REPUBLIKA.CO.ID, TUNIS -- Presiden Tunisia Beji Caid Essebsi mengatakan pada Sabtu ia tidak ingin mencalonkan diri dalam pemilihan presiden untuk periode kedua seperti yang diserukan partainya. Pilpres Tunisia dijadwalkan tahun ini.
Aksi-aksi unjuk rasa massal yang membuat Presiden Aljazair Abdelaziz Bouteflika mengundurkan diri telah menggerakkan oposisi di Tunisia. Kampanye-kampanye di media sosial juga telah mulai menolak Essebsi yang berusia 93 tahun untuk mencalonkan diri lagi.
Konstitusi Tunisia yang disahkan oleh parlemen tahun 2014 sebetulnya memberinya hak untuk menjadi presiden selama dua periode. Namun, Essebesi lebih suka membiarkan warga terbaik Tunisia lainnya untuk memimpin.
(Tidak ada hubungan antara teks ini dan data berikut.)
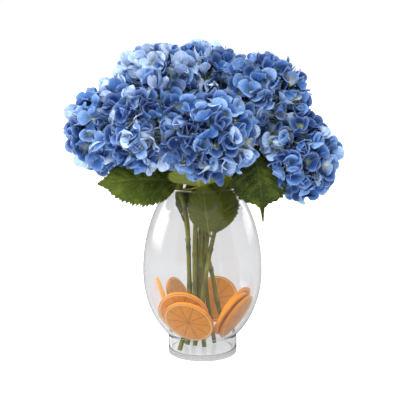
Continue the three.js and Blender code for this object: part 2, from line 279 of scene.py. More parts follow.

"Saya akan katakan terus terang bahwa saya tidak ingin mencalonkan diri lagi untuk periode kedua karena Tunisia memiliki banyak orang berbakat," kata Essebsi dalam satu pertemuan partainya Nidaa Tounes di Monastir.
Tunisia akan menyelenggarakan pemilihan parlementer pada 6 Oktober dan pemilihan presiden mulai 17 November. Pemilihan-pemilihan tersebut akan menjadi rangkaian pemungutan suara ketiga dan rakyat Tunisia dapat memberikan suara dengan bebas setelah revolusi tahun 2011 yang menggulingkan Zine El Abidine Ben Ali, yang telah berkuasa selama 23 tahun.
Pada Desember 2014, Essebsi menang dalam pemilihan presiden bebas pertama, menjadikannya presiden pertama Tunisia yang dipilih secara bebas dan langsung. Sejauh ini, belum ada tokoh yang menyatakan pencalonan mereka untuk menjadi presiden dalam pemilihan tahun ini.
Essebsi, mantan ketua parlemen di bawah Ben Ali, telah menjadi tokoh dominan di negara Afrika Utara itu sejak pemilihannya tahun 2014, kendati undang-undang yang membatasi kekuasaannya untuk hubungan luar negeri dan pertahanan. Tetapi dia telah kehilangan pengaruh sejak Youssed Chaded naik ke tampuk kekuasaan sebagai perdana menteri tahun 2016.